Add wealth into the equation
Now add wealth into the equation. The welfare payment reduces by 0.6% of each family’s wealth over an aged-related threshold. (Let’s assume the combined threshold is $500,000 for each family.)
Family one is under the threshold. Family two has assets of $1.5 million so they lose $6,000 from their welfare payment and their net income is reduced to $154,000 (77%.) Family three has $6.2 million in assets, so they will lose all of their welfare payment. Their net disposable income drops to $252,000 (63%.) (Refer to the diagonal in the table below.)
The changes in peoples’ circumstances, including net wealth, produce an intuitively fair and reasonable change in their overall tax burden and welfare benefits.

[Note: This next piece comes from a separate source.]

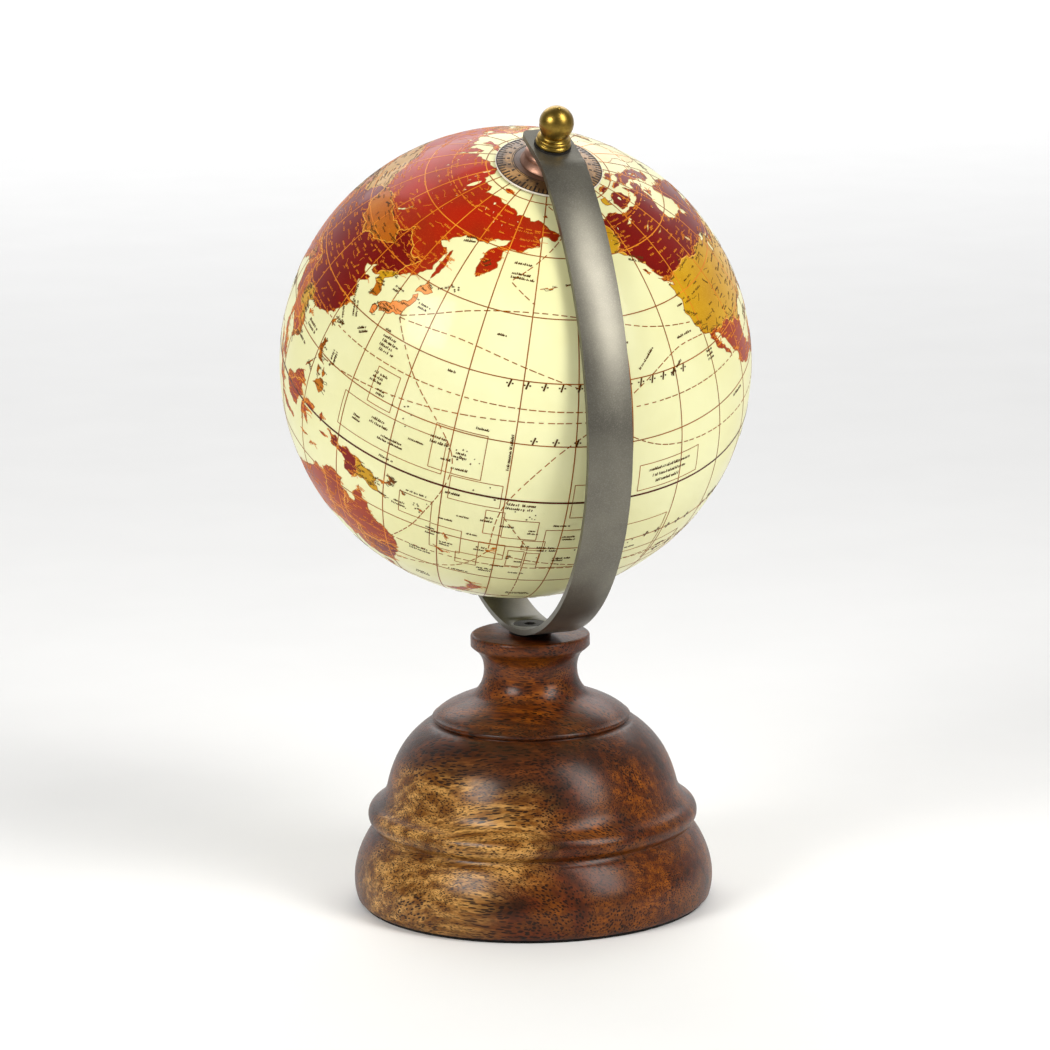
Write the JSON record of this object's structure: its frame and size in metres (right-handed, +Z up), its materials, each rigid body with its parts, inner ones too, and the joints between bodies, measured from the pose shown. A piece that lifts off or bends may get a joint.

Disposable income as a percent of gross income |
Income\wealth over threshold |
$0 |
$1.0 million |
$5.7 million |
$100,000 |
97% |
91% |
63% |
$200,000 |
80% |
77% |
63% |
$400,000 |
71.5% |
70% |
63% |
Summary
A flat tax is fair because it affects everyone in the same proportion and gives everyone the same incentive to earn income. Current low marginal tax rates for low income earners are a lie, as it can be shown that low-income earners actually face the highest effective marginal tax rates and so have the strongest incentives to limit participation in the workforce.
A ‘welfare’ payment can be targetted far more effectively than any distributional features built into the tax system. The current tax-free threshold benefits both wealthy and poor in a blunt and non-specific way. A welfare payment can take account of a multitude of verifiable circumstances, including net assets.
When a flat income tax applies to almost all income earners and a welfare payment is paid to all under the same set of qualifying conditions then we approach an almost ideal combination of fairness and efficiency.